Cases where false allegations of rape (or other sexual offending) are prosecuted are very rare, but they always attract the attention of the media.

Recently, the case of Rebecca Palmer was in the press. On 19th October 2017, Ms Palmer was sentenced to 5 years having been convicted of four counts of perverting the course of justice.

It was also reported that she had pleaded guilty to three further counts of perverting, as well as 5 counts under the malicious communications act.

In Court it was said that Ms Palmer had “ indulged in consensual sexual activity” with the victim, 22, and launched a “malicious campaign” after he rejected her“.

Comment

Our first reaction on hearing the sentence of 5 years was that that was very high for this offence.

As a vague guide, the starting point for this offence goes up to about 2-3 years (see here for one example, and some links to others).

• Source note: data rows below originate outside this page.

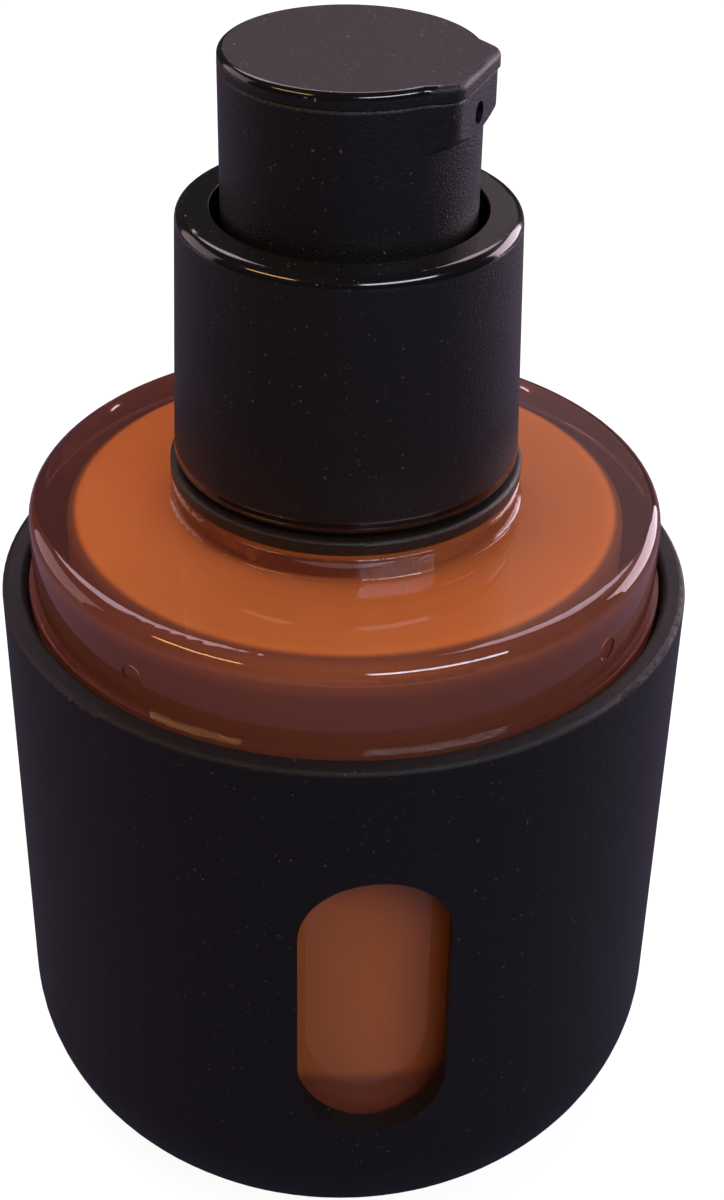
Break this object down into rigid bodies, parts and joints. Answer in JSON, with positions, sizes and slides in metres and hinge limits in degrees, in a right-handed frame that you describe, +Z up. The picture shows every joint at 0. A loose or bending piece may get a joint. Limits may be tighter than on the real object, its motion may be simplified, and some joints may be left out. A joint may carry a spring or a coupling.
{
  "type": "pump oil bottle",
  "caption": "Round glass bottle of oil in a matt sleeve with a slot window, under a screw collar and a press-down pump head with a short side spout.",
  "frame": {"origin": "centre of the sleeve's flat base", "axes": "+Z up along the bottle's axis, the sleeve's window faces -Y, the spout at rest points 28 degrees to the -Y side of +X"},
  "size_m": [0.05, 0.05, 0.087],
  "materials": {
    "sleeve_black": "fine matt texture",
    "collar_black": "satin wall with glossy rounded edges",
    "head_black": "satin",
    "pump_black": "satin",
    "pump_natural": "smooth natural polypropylene",
    "tube_natural": "smooth, translucent",
    "seal_white": "smooth soft polyethylene",
    "pad_grey": "matt foam",
    "clear_glass": "polished, thick",
    "oil_amber": "opaque orange-brown oil",
    "ball_steel": "polished stainless steel",
    "spring_steel": "drawn stainless wire"
  },
  "bodies": {
    "bottle": {"outer_sleeve": "sleeve_black", "bottle_pad": "pad_grey", "glass_bottle": "clear_glass", "oil_fill": "oil_amber"},
    "pump": {"pump_housing": "pump_natural", "housing_cap": "pump_black", "stem_wiper": "seal_white", "neck_gasket": "seal_white", "dip_tube": "tube_natural", "ball_cage": "pump_natural", "return_spring": "spring_steel"},
    "collar": {"closure": "pump_black", "collar_shroud": "collar_black"},
    "plunger": {"lower_stem": "pump_natural", "upper_stem": "pump_natural"},
    "piston_ring": {"piston": "seal_white"},
    "inlet_valve": {"inlet_ball": "ball_steel"},
    "head": {"actuator_body": "head_black", "actuator_core": "pump_natural", "actuator_top_plate": "head_black"}
  },
  "joints": [
    {"name": "pump_rise", "type": "slide", "parent": "bottle", "child": "pump", "axis": [0, 0, 1], "range_m": [0, 0.00397]},
    {"name": "collar_turn", "type": "hinge", "parent": "pump", "child": "collar", "pos_m": [0, 0, 0.0636], "axis": [0, 0, 1], "range_deg": [0, 450]},
    {"name": "press", "type": "slide", "parent": "pump", "child": "plunger", "axis": [0, 0, -1], "range_m": [0, 0.005], "stiffness_N_per_m": 900, "springref_m": -0.008, "deforming": ["return_spring"]},
    {"name": "piston_slip", "type": "slide", "parent": "plunger", "child": "piston_ring", "axis": [0, 0, 1], "range_m": [0, 0.0008]},
    {"name": "ball_lift", "type": "slide", "parent": "pump", "child": "inlet_valve", "axis": [0, 0, 1], "range_m": [0, 0.001]},
    {"name": "head_swivel", "type": "hinge", "parent": "plunger", "child": "head", "pos_m": [0, 0, 0.081], "axis": [0, 0, 1], "continuous": true}
  ],
  "couplings": [
    {"joint": "collar_turn", "follows": "pump_rise", "rad_per_m": 1979}
  ]
}
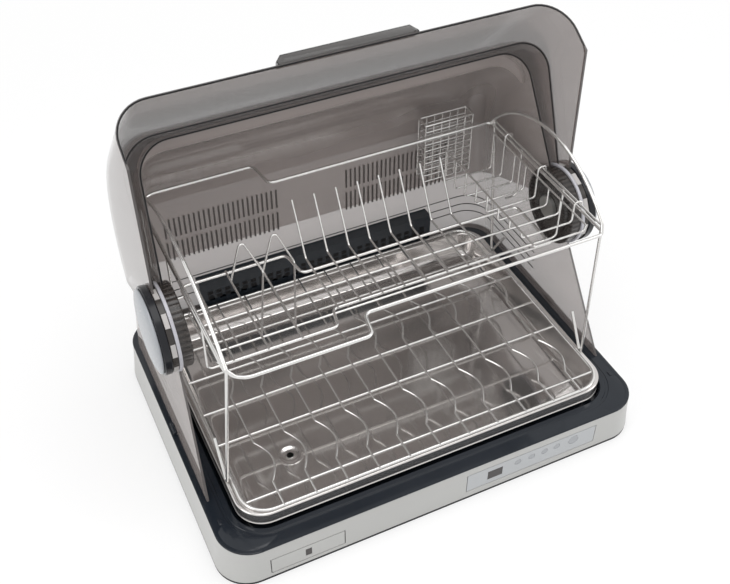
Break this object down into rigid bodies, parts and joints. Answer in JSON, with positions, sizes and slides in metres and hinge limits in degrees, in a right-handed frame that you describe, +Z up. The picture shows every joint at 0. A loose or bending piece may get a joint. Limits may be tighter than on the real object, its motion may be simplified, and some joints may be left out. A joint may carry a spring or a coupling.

This sentence is well above that, and more akin to what the victim would have got had he been convicted of rape. It may be that there is more to it than was reported – it is not clear what the 3 other counts of perverting the course of justice were and what they related to, as well as the malicious communications (although it appears that those may have related to harassment type offences against the victim).

Even with that, the sentence is a high one. It would be useful to know more about the facts, as it would probably be the case that that will resolve it. As it is, we will have to wait for the Court of Appeal if they decide to hear it, to say whether it was merited on its facts, an indication of higher sentences for such offences, or a sentence that was (perhaps too) harsh.